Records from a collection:
○ ○ ○

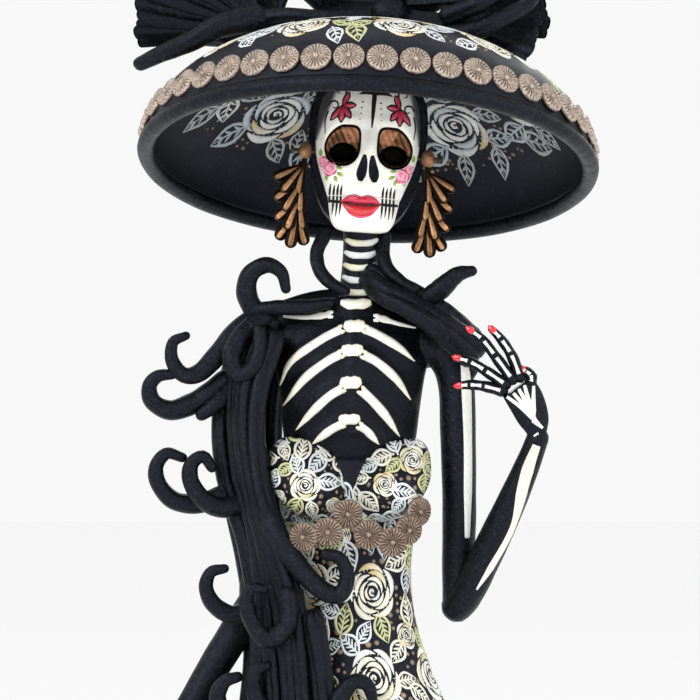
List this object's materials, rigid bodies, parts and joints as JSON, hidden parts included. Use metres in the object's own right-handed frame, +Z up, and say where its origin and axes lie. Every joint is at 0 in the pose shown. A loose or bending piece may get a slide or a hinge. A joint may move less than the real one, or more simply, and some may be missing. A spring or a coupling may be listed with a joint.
{
  "type": "catrina figure",
  "caption": "Tall black clay catrina figure in a painted gown, with a curled feather scarf, swinging leaf earrings and a wide flowered hat that turns and lifts off a peg.",
  "frame": {"origin": "middle of the underside of the base slab, on the surface the figure stands on", "axes": "+Z up along the figure; the figure faces -Y; the figure's right arm and scarf are on -X, its bent left arm on +X"},
  "size_m": [0.1952, 0.1796, 0.5725],
  "materials": {
    "black_clay": "matte",
    "painted_clay": "satin",
    "painted_bone": "satin",
    "red_paint": "gloss",
    "champagne_clay": "satin",
    "bronze_clay": "satin",
    "brass_wire": "satin",
    "bare_wood": "matte",
    "steel_wire": "satin"
  },
  "bodies": {
    "figure": {"base_board": "black_clay", "spine_rod": "steel_wire", "skirt_shell": "painted_clay", "hem_roll": "painted_clay", "bodice": "painted_clay", "bust_cup_right": "painted_clay", "bust_cup_left": "painted_clay", "belt_rosettes": "champagne_clay", "torso": "black_clay", "ribs": "painted_bone", "breastbone": "painted_bone", "collar_bones": "painted_bone", "neck": "black_clay", "neck_bands": "painted_bone", "skull": "painted_bone", "lower_jaw": "painted_bone", "lips": "red_paint", "eye_sockets": "bronze_clay", "nose_marks": "black_clay", "hair_cap": "black_clay", "hat_seat": "bare_wood", "ear_pins": "brass_wire", "upper_arm_left": "black_clay", "forearm_left": "black_clay", "hand_left": "black_clay", "fingers_left": "black_clay", "nails_left": "red_paint", "arm_wire_left": "steel_wire", "upper_arm_right": "black_clay", "forearm_right": "black_clay", "hand_right": "black_clay", "fingers_right": "black_clay", "nails_right": "red_paint", "arm_wire_right": "steel_wire", "scarf_shoulder_wrap": "black_clay", "scarf_neck_loops": "black_clay", "scarf_top_hook": "black_clay", "scarf_upper_curls": "black_clay", "scarf_middle_curls": "black_clay", "scarf_lower_curls": "black_clay", "scarf_front_strand": "black_clay", "scarf_long_strands": "black_clay", "scarf_back_strands": "black_clay"},
    "hat_peg": {"hat_peg": "bare_wood"},
    "hat": {"hat_bowl": "painted_clay", "hat_lip": "black_clay", "hat_crown": "black_clay", "hat_socket": "bare_wood", "brim_rosettes": "champagne_clay", "fan_leaves": "black_clay", "rolled_petals": "black_clay", "calla_petals": "black_clay", "calla_button": "black_clay", "curled_petals": "black_clay", "plumes": "black_clay"},
    "earring_right": {"earring_bead_right": "bronze_clay", "earring_leaves_right": "bronze_clay"},
    "earring_left": {"earring_bead_left": "bronze_clay", "earring_leaves_left": "bronze_clay"}
  },
  "joints": [
    {"name": "hat_turn", "type": "hinge", "parent": "figure", "child": "hat_peg", "pos_m": [0.0064, 0, 0.462], "axis": [0.0502, 0.284, 0.9575], "continuous": true},
    {"name": "hat_lift", "type": "slide", "parent": "hat_peg", "child": "hat", "axis": [0.0502, 0.284, 0.9575], "range_m": [0, 0.03]},
    {"name": "earring_right_swing", "type": "hinge", "parent": "figure", "child": "earring_right", "pos_m": [-0.01868, -0.003, 0.46572], "axis": [0.9976, 0, -0.0698], "range_deg": [-12, 12]},
    {"name": "earring_left_swing", "type": "hinge", "parent": "figure", "child": "earring_left", "pos_m": [0.0304, -0.003, 0.46229], "axis": [0.9976, 0, -0.0698], "range_deg": [-12, 12]}
  ]
}
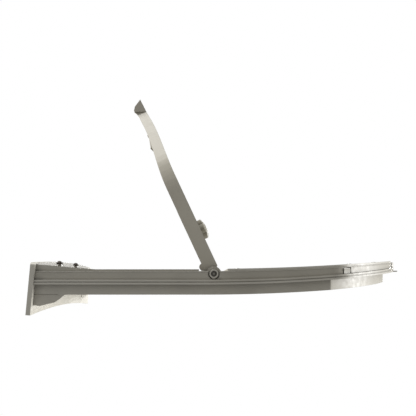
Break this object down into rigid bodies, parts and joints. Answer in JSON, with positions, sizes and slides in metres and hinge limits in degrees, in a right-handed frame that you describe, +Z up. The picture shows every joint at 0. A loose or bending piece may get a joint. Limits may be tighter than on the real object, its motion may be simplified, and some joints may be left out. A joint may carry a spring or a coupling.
{
  "type": "hinged access hatch cover",
  "caption": "Moulded plastic hatch cover with a rounded end, a crowned end plate, a plug-in skirt and a hinged door with a lobed latch knob.",
  "frame": {"origin": "on the seat plane, which is the underside of the front rail and of the rim flange, on the centre line, under the middle of the front rail", "axes": "+X from the end plate to the rounded end, +Y across the cover to its left side, +Z up out of the opening that it closes"},
  "size_m": [0.4952, 0.362, 0.277],
  "materials": {
    "grey_plastic": "satin, fine moulded grain",
    "inner_plastic": "matte, fine moulded grain",
    "door_plastic": "satin, fine moulded grain",
    "knob_plastic": "semi-gloss",
    "steel": "zinc-plated",
    "dark_steel": "dark oxide",
    "rubber": "matte, dark brown",
    "bush_plastic": "natural nylon"
  },
  "bodies": {
    "cover": {"rim_frame": "grey_plastic", "inner_rim": "inner_plastic", "door_seat": "inner_plastic", "front_rail": "inner_plastic", "rear_deck": "grey_plastic", "deck_ribs": "inner_plastic", "cross_ribs": "inner_plastic", "screw_posts": "inner_plastic", "cross_rail": "inner_plastic", "latch_strike": "steel", "corner_panel_right": "grey_plastic", "corner_panel_left": "grey_plastic", "end_plate": "grey_plastic", "corner_gusset_right": "grey_plastic", "corner_gusset_left": "grey_plastic", "hinge_boss_right": "grey_plastic", "hinge_boss_left": "grey_plastic", "hinge_screw_right": "dark_steel", "hinge_screw_left": "dark_steel", "hinge_nuts": "steel", "plate_screws": "steel", "deck_screws": "steel", "bumpers": "rubber", "snap_clip_right": "grey_plastic", "snap_clip_left": "grey_plastic", "rear_lug": "grey_plastic", "lug_screws": "steel", "rim_gasket": "rubber", "door_gasket": "rubber"},
    "door": {"door_shell": "door_plastic", "door_ribs": "inner_plastic", "door_cross_ribs": "inner_plastic", "tip_ribs": "door_plastic", "tip_lip": "door_plastic", "ear_bush_right": "bush_plastic", "ear_bush_left": "bush_plastic", "friction_washers": "steel", "knob_collar": "knob_plastic"},
    "latch": {"knob": "knob_plastic", "knob_spindle": "steel", "knob_washer": "steel", "latch_cam": "steel", "cam_nut": "steel"}
  },
  "joints": [
    {"name": "door_hinge", "type": "hinge", "parent": "cover", "child": "door", "pos_m": [0.21, 0, 0.0129], "axis": [0, -1, 0], "range_deg": [-50, 59]},
    {"name": "knob_turn", "type": "hinge", "parent": "door", "child": "latch", "pos_m": [0.18854, 0, 0.07737], "axis": [-0.9063, 0, -0.4226], "range_deg": [0, 90]}
  ]
}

○ ○ ○

• Task goal
Set out the complete listing exactly as shown.

• Expected answer
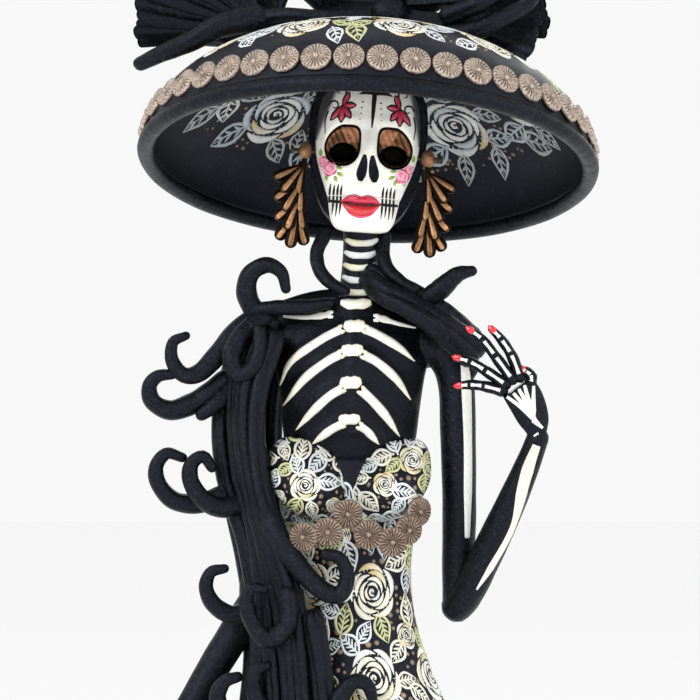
List this object's materials, rigid bodies, parts and joints as JSON, hidden parts included. Use metres in the object's own right-handed frame, +Z up, and say where its origin and axes lie. Every joint is at 0 in the pose shown. A loose or bending piece may get a slide or a hinge. A joint may move less than the real one, or more simply, and some may be missing. A spring or a coupling may be listed with a joint.
{
  "type": "catrina figure",
  "caption": "Tall black clay catrina figure in a painted gown, with a curled feather scarf, swinging leaf earrings and a wide flowered hat that turns and lifts off a peg.",
  "frame": {"origin": "middle of the underside of the base slab, on the surface the figure stands on", "axes": "+Z up along the figure; the figure faces -Y; the figure's right arm and scarf are on -X, its bent left arm on +X"},
  "size_m": [0.1952, 0.1796, 0.5725],
  "materials": {
    "black_clay": "matte",
    "painted_clay": "satin",
    "painted_bone": "satin",
    "red_paint": "gloss",
    "champagne_clay": "satin",
    "bronze_clay": "satin",
    "brass_wire": "satin",
    "bare_wood": "matte",
    "steel_wire": "satin"
  },
  "bodies": {
    "figure": {"base_board": "black_clay", "spine_rod": "steel_wire", "skirt_shell": "painted_clay", "hem_roll": "painted_clay", "bodice": "painted_clay", "bust_cup_right": "painted_clay", "bust_cup_left": "painted_clay", "belt_rosettes": "champagne_clay", "torso": "black_clay", "ribs": "painted_bone", "breastbone": "painted_bone", "collar_bones": "painted_bone", "neck": "black_clay", "neck_bands": "painted_bone", "skull": "painted_bone", "lower_jaw": "painted_bone", "lips": "red_paint", "eye_sockets": "bronze_clay", "nose_marks": "black_clay", "hair_cap": "black_clay", "hat_seat": "bare_wood", "ear_pins": "brass_wire", "upper_arm_left": "black_clay", "forearm_left": "black_clay", "hand_left": "black_clay", "fingers_left": "black_clay", "nails_left": "red_paint", "arm_wire_left": "steel_wire", "upper_arm_right": "black_clay", "forearm_right": "black_clay", "hand_right": "black_clay", "fingers_right": "black_clay", "nails_right": "red_paint", "arm_wire_right": "steel_wire", "scarf_shoulder_wrap": "black_clay", "scarf_neck_loops": "black_clay", "scarf_top_hook": "black_clay", "scarf_upper_curls": "black_clay", "scarf_middle_curls": "black_clay", "scarf_lower_curls": "black_clay", "scarf_front_strand": "black_clay", "scarf_long_strands": "black_clay", "scarf_back_strands": "black_clay"},
    "hat_peg": {"hat_peg": "bare_wood"},
    "hat": {"hat_bowl": "painted_clay", "hat_lip": "black_clay", "hat_crown": "black_clay", "hat_socket": "bare_wood", "brim_rosettes": "champagne_clay", "fan_leaves": "black_clay", "rolled_petals": "black_clay", "calla_petals": "black_clay", "calla_button": "black_clay", "curled_petals": "black_clay", "plumes": "black_clay"},
    "earring_right": {"earring_bead_right": "bronze_clay", "earring_leaves_right": "bronze_clay"},
    "earring_left": {"earring_bead_left": "bronze_clay", "earring_leaves_left": "bronze_clay"}
  },
  "joints": [
    {"name": "hat_turn", "type": "hinge", "parent": "figure", "child": "hat_peg", "pos_m": [0.0064, 0, 0.462], "axis": [0.0502, 0.284, 0.9575], "continuous": true},
    {"name": "hat_lift", "type": "slide", "parent": "hat_peg", "child": "hat", "axis": [0.0502, 0.284, 0.9575], "range_m": [0, 0.03]},
    {"name": "earring_right_swing", "type": "hinge", "parent": "figure", "child": "earring_right", "pos_m": [-0.01868, -0.003, 0.46572], "axis": [0.9976, 0, -0.0698], "range_deg": [-12, 12]},
    {"name": "earring_left_swing", "type": "hinge", "parent": "figure", "child": "earring_left", "pos_m": [0.0304, -0.003, 0.46229], "axis": [0.9976, 0, -0.0698], "range_deg": [-12, 12]}
  ]
}
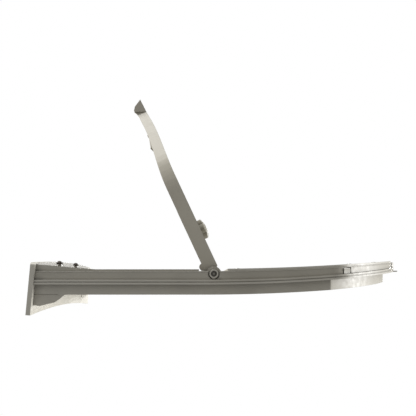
Break this object down into rigid bodies, parts and joints. Answer in JSON, with positions, sizes and slides in metres and hinge limits in degrees, in a right-handed frame that you describe, +Z up. The picture shows every joint at 0. A loose or bending piece may get a joint. Limits may be tighter than on the real object, its motion may be simplified, and some joints may be left out. A joint may carry a spring or a coupling.
{
  "type": "hinged access hatch cover",
  "caption": "Moulded plastic hatch cover with a rounded end, a crowned end plate, a plug-in skirt and a hinged door with a lobed latch knob.",
  "frame": {"origin": "on the seat plane, which is the underside of the front rail and of the rim flange, on the centre line, under the middle of the front rail", "axes": "+X from the end plate to the rounded end, +Y across the cover to its left side, +Z up out of the opening that it closes"},
  "size_m": [0.4952, 0.362, 0.277],
  "materials": {
    "grey_plastic": "satin, fine moulded grain",
    "inner_plastic": "matte, fine moulded grain",
    "door_plastic": "satin, fine moulded grain",
    "knob_plastic": "semi-gloss",
    "steel": "zinc-plated",
    "dark_steel": "dark oxide",
    "rubber": "matte, dark brown",
    "bush_plastic": "natural nylon"
  },
  "bodies": {
    "cover": {"rim_frame": "grey_plastic", "inner_rim": "inner_plastic", "door_seat": "inner_plastic", "front_rail": "inner_plastic", "rear_deck": "grey_plastic", "deck_ribs": "inner_plastic", "cross_ribs": "inner_plastic", "screw_posts": "inner_plastic", "cross_rail": "inner_plastic", "latch_strike": "steel", "corner_panel_right": "grey_plastic", "corner_panel_left": "grey_plastic", "end_plate": "grey_plastic", "corner_gusset_right": "grey_plastic", "corner_gusset_left": "grey_plastic", "hinge_boss_right": "grey_plastic", "hinge_boss_left": "grey_plastic", "hinge_screw_right": "dark_steel", "hinge_screw_left": "dark_steel", "hinge_nuts": "steel", "plate_screws": "steel", "deck_screws": "steel", "bumpers": "rubber", "snap_clip_right": "grey_plastic", "snap_clip_left": "grey_plastic", "rear_lug": "grey_plastic", "lug_screws": "steel", "rim_gasket": "rubber", "door_gasket": "rubber"},
    "door": {"door_shell": "door_plastic", "door_ribs": "inner_plastic", "door_cross_ribs": "inner_plastic", "tip_ribs": "door_plastic", "tip_lip": "door_plastic", "ear_bush_right": "bush_plastic", "ear_bush_left": "bush_plastic", "friction_washers": "steel", "knob_collar": "knob_plastic"},
    "latch": {"knob": "knob_plastic", "knob_spindle": "steel", "knob_washer": "steel", "latch_cam": "steel", "cam_nut": "steel"}
  },
  "joints": [
    {"name": "door_hinge", "type": "hinge", "parent": "cover", "child": "door", "pos_m": [0.21, 0, 0.0129], "axis": [0, -1, 0], "range_deg": [-50, 59]},
    {"name": "knob_turn", "type": "hinge", "parent": "door", "child": "latch", "pos_m": [0.18854, 0, 0.07737], "axis": [-0.9063, 0, -0.4226], "range_deg": [0, 90]}
  ]
}